--- Data to process ---
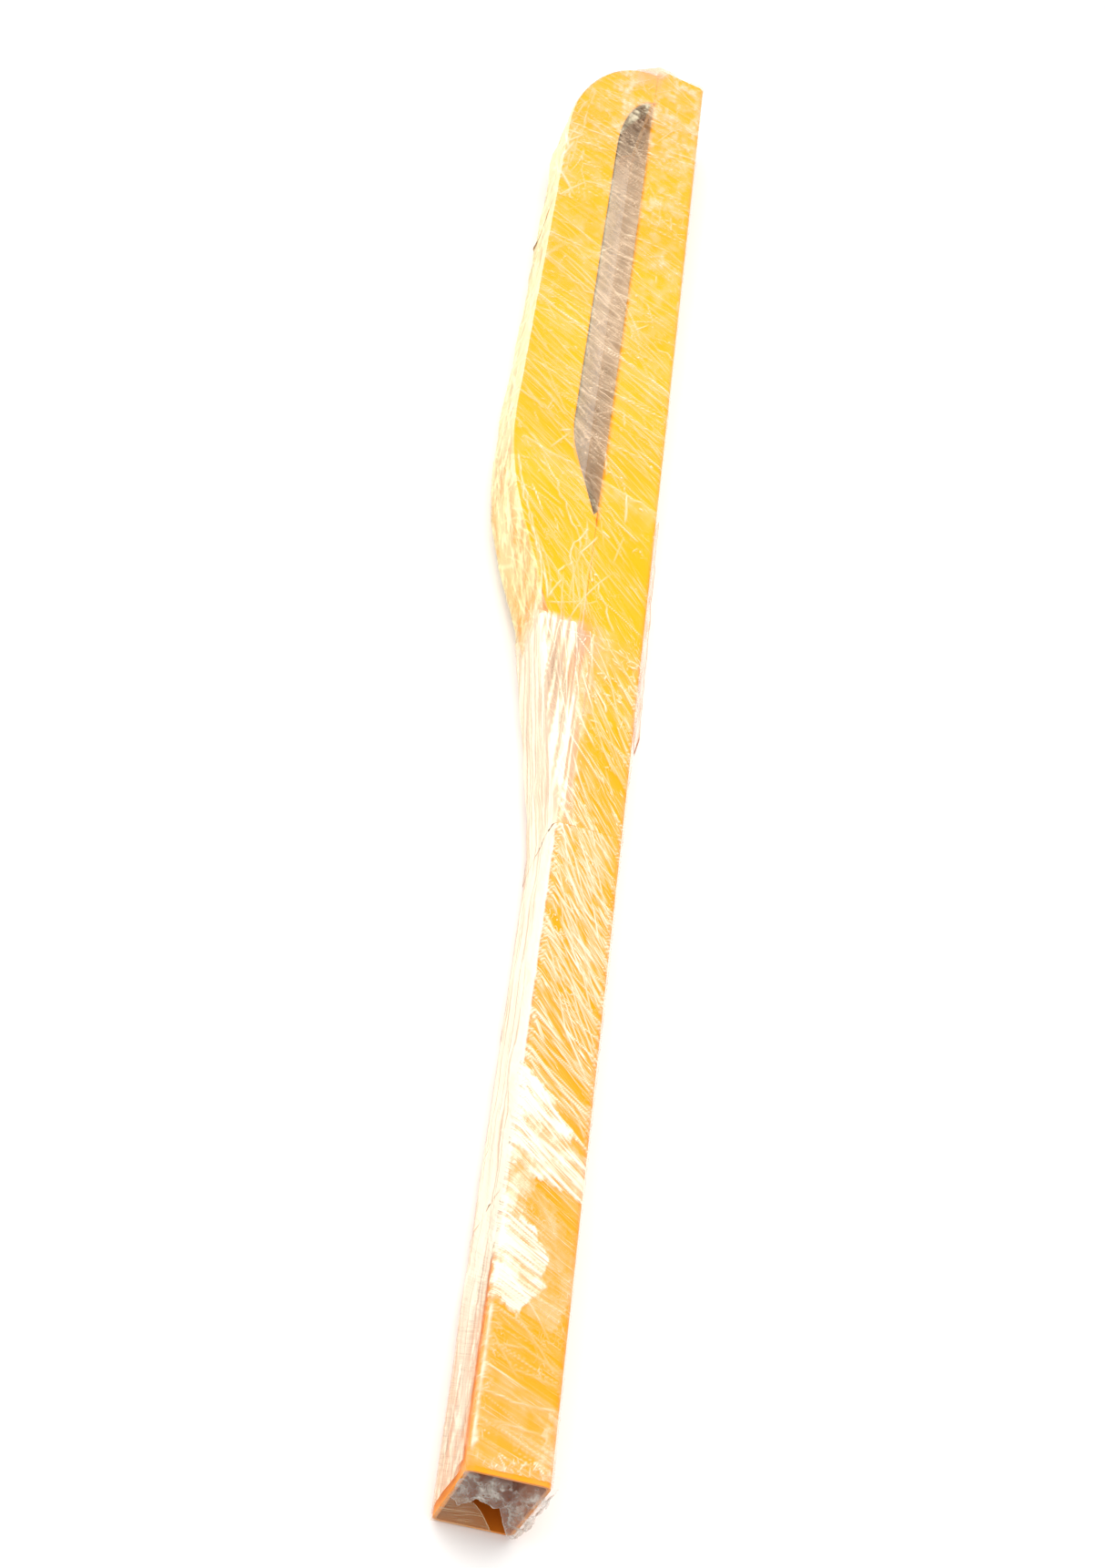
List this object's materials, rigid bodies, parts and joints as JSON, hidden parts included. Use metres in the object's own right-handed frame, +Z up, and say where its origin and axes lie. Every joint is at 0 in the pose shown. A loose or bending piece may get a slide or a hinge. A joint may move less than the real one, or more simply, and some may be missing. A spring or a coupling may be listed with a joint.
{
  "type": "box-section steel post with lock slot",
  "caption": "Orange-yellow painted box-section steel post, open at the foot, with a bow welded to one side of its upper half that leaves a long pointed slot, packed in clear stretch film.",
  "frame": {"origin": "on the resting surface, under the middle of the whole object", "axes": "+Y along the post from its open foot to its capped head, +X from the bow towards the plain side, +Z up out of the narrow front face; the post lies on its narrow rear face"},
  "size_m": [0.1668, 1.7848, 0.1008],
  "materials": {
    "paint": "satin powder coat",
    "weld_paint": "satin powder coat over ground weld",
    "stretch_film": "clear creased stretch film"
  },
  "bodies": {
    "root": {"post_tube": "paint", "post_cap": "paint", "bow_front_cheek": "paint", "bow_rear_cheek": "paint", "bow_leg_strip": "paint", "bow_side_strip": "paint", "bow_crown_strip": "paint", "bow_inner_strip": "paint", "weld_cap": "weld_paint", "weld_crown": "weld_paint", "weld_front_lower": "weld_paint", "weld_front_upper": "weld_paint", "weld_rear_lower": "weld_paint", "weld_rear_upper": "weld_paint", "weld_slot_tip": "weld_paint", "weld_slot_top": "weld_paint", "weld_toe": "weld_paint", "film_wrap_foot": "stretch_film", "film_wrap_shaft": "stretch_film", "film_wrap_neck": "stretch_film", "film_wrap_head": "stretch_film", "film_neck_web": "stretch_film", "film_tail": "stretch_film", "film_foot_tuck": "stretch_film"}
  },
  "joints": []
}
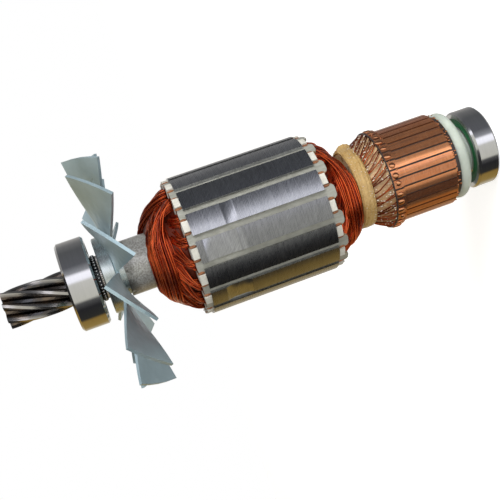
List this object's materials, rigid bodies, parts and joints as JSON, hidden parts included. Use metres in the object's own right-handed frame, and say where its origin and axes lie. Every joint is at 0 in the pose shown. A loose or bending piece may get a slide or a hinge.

--- Task objective ---
Tally up the lines holding the string "Every" in this listing, and report the total alone.

--- Solved problem ---
2